▶ EXERCISE: Restate the span of lines that starts with the line containing "across = np.stack([np.cos(turn), np.sin(turn), 0" and ends with the line containing "bpy.context.scene.collection.objects.link(empty)", word for word, including both, with nothing else.

▶ TASK DATA:
----
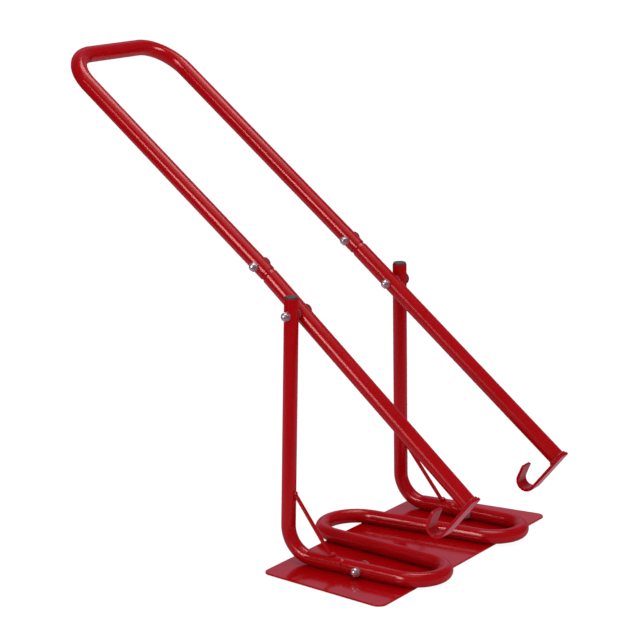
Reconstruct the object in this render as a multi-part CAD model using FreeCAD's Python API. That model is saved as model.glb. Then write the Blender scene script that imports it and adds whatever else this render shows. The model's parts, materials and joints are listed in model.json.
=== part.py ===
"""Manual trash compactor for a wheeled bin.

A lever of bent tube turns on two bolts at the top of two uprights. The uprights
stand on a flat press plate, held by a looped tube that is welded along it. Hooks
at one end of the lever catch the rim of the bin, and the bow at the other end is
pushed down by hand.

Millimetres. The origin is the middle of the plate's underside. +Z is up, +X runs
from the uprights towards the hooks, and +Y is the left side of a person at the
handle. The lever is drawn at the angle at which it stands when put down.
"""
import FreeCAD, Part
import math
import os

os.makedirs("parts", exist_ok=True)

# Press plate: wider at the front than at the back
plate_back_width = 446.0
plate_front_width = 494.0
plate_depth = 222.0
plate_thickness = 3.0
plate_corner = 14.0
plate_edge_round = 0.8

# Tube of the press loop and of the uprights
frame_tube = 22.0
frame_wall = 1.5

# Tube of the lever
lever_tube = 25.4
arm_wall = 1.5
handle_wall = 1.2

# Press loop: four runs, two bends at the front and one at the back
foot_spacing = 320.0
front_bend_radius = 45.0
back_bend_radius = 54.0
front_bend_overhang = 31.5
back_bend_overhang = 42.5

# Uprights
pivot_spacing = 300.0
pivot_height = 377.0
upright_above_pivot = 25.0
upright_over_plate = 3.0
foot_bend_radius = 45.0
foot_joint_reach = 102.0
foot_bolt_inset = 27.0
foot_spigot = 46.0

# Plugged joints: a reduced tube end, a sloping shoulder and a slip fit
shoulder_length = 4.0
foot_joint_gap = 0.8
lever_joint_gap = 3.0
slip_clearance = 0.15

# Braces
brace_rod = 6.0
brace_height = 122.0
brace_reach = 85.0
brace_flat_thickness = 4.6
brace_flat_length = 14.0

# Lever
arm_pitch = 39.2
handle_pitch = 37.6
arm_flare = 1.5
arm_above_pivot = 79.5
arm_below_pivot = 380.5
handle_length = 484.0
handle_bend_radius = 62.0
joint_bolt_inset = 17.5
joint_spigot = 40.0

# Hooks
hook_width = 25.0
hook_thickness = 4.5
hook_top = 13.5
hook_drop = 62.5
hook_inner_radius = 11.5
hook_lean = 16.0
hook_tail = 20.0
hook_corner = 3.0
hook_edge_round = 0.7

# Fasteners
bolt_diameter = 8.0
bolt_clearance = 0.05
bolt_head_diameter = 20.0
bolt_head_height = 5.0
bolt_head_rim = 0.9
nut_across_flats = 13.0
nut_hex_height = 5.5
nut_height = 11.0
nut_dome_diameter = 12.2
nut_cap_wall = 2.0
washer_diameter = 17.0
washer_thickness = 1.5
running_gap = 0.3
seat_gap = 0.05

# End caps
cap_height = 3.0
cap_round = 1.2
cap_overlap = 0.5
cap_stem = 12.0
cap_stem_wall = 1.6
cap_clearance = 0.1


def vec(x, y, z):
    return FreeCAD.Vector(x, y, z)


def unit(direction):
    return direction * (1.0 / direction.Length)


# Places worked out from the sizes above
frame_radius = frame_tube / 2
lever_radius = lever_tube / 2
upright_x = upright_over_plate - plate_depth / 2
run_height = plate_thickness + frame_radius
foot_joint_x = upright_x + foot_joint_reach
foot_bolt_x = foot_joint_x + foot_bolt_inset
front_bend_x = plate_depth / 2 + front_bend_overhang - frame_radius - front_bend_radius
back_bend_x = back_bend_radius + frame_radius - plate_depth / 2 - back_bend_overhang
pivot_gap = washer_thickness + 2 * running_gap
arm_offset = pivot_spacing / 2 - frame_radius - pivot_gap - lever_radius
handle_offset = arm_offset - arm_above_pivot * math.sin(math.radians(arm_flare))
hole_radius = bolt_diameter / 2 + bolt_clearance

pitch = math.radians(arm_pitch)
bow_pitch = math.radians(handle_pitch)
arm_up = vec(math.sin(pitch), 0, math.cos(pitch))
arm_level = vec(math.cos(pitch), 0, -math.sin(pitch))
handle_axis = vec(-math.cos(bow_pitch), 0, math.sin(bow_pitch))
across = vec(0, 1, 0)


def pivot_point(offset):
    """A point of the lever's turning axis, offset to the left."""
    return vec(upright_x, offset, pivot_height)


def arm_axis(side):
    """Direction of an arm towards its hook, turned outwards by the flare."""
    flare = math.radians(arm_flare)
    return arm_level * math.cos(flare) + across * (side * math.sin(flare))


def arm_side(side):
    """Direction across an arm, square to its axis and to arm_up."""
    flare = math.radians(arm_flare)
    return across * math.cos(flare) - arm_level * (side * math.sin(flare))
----
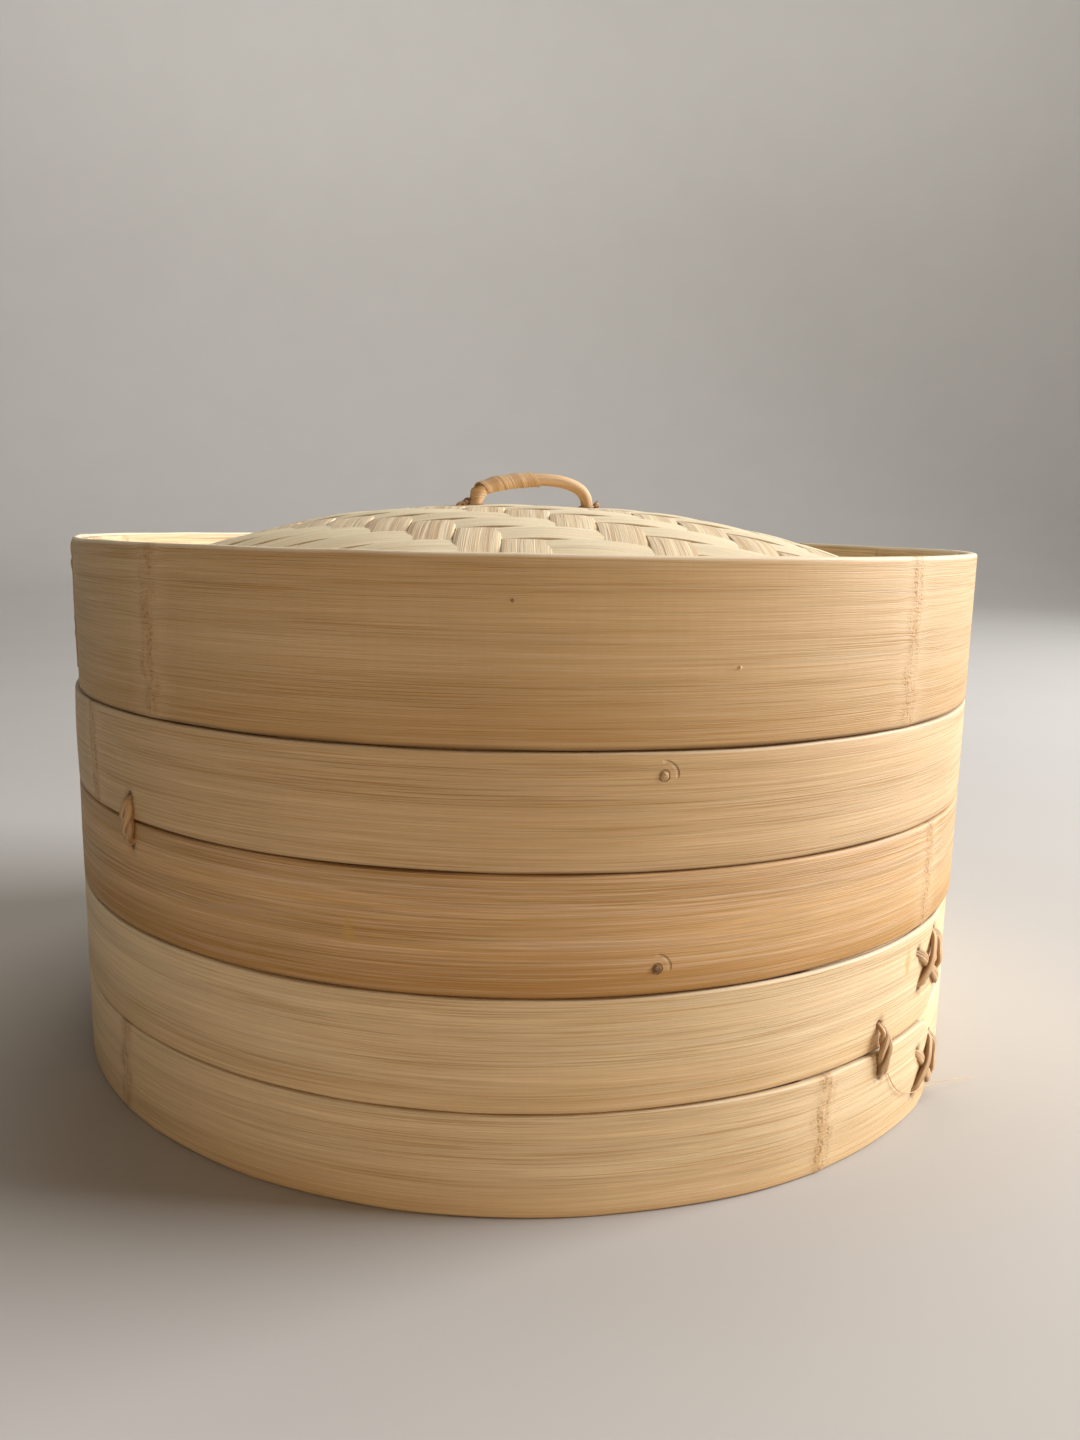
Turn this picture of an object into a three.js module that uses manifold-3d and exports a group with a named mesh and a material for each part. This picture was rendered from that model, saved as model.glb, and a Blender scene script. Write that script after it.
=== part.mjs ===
----
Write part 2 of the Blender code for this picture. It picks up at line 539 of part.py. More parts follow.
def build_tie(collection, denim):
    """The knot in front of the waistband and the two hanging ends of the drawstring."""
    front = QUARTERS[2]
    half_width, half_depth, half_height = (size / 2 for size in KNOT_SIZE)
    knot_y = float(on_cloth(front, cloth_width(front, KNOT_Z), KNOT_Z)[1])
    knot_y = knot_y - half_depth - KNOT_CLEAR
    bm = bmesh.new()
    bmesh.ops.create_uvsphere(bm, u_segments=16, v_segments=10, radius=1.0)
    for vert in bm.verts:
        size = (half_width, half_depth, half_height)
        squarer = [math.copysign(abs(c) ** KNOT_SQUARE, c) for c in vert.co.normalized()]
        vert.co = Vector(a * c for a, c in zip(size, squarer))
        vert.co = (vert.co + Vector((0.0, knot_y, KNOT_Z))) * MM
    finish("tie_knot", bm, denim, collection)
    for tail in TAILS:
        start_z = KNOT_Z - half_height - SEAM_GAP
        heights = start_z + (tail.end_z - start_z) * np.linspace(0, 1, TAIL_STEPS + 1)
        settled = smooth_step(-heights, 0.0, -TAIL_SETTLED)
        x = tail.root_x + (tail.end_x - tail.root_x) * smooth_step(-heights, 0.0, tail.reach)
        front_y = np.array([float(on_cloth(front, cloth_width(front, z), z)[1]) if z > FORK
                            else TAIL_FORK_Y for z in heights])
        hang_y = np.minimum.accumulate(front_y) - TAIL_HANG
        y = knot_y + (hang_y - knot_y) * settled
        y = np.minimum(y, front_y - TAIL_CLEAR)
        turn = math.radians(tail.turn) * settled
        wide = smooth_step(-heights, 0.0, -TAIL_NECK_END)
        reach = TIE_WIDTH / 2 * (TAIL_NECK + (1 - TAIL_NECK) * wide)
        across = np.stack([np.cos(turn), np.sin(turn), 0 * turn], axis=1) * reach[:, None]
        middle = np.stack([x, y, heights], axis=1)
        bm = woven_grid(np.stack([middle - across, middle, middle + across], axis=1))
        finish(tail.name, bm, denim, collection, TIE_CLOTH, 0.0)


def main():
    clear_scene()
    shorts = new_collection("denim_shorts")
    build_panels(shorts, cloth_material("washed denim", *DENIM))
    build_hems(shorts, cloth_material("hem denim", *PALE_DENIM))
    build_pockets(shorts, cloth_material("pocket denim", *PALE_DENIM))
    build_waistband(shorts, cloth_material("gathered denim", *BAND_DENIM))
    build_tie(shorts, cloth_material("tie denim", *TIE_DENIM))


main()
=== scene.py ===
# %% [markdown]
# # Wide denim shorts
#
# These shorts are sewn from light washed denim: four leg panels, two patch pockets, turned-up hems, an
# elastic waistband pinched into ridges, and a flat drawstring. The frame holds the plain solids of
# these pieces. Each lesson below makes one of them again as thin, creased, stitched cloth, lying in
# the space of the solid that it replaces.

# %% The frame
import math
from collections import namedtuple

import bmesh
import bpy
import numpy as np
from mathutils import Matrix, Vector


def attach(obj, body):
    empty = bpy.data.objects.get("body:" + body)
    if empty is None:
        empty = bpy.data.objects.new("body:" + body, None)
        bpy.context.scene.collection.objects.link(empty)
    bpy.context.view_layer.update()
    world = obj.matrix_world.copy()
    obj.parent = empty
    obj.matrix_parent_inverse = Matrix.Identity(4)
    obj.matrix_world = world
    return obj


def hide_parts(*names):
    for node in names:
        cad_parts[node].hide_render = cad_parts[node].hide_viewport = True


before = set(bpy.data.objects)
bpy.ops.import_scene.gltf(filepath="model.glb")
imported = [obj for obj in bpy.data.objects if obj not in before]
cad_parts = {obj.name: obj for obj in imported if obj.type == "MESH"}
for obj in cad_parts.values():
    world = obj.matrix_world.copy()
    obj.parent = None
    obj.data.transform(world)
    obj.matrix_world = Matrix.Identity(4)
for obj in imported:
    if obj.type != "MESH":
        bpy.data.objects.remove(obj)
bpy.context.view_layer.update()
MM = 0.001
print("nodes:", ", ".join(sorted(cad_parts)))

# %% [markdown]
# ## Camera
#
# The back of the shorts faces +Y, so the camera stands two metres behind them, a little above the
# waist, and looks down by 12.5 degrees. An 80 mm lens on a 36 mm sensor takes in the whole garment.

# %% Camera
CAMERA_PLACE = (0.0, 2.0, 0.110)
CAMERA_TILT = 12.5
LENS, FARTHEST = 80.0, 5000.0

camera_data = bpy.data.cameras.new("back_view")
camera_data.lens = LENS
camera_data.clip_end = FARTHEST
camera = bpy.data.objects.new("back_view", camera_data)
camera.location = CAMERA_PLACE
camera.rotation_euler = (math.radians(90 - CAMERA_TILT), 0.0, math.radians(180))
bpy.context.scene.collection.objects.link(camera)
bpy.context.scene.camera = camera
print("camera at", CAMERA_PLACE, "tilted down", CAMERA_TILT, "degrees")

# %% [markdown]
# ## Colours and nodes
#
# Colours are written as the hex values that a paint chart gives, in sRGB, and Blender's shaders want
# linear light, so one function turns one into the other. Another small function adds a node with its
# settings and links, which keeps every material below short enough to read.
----
▶ ANSWER BELOW:
        across = np.stack([np.cos(turn), np.sin(turn), 0 * turn], axis=1) * reach[:, None]
        middle = np.stack([x, y, heights], axis=1)
        bm = woven_grid(np.stack([middle - across, middle, middle + across], axis=1))
        finish(tail.name, bm, denim, collection, TIE_CLOTH, 0.0)


def main():
    clear_scene()
    shorts = new_collection("denim_shorts")
    build_panels(shorts, cloth_material("washed denim", *DENIM))
    build_hems(shorts, cloth_material("hem denim", *PALE_DENIM))
    build_pockets(shorts, cloth_material("pocket denim", *PALE_DENIM))
    build_waistband(shorts, cloth_material("gathered denim", *BAND_DENIM))
    build_tie(shorts, cloth_material("tie denim", *TIE_DENIM))


main()
=== scene.py ===
# %% [markdown]
# # Wide denim shorts
#
# These shorts are sewn from light washed denim: four leg panels, two patch pockets, turned-up hems, an
# elastic waistband pinched into ridges, and a flat drawstring. The frame holds the plain solids of
# these pieces. Each lesson below makes one of them again as thin, creased, stitched cloth, lying in
# the space of the solid that it replaces.

# %% The frame
import math
from collections import namedtuple

import bmesh
import bpy
import numpy as np
from mathutils import Matrix, Vector


def attach(obj, body):
    empty = bpy.data.objects.get("body:" + body)
    if empty is None:
        empty = bpy.data.objects.new("body:" + body, None)
        bpy.context.scene.collection.objects.link(empty)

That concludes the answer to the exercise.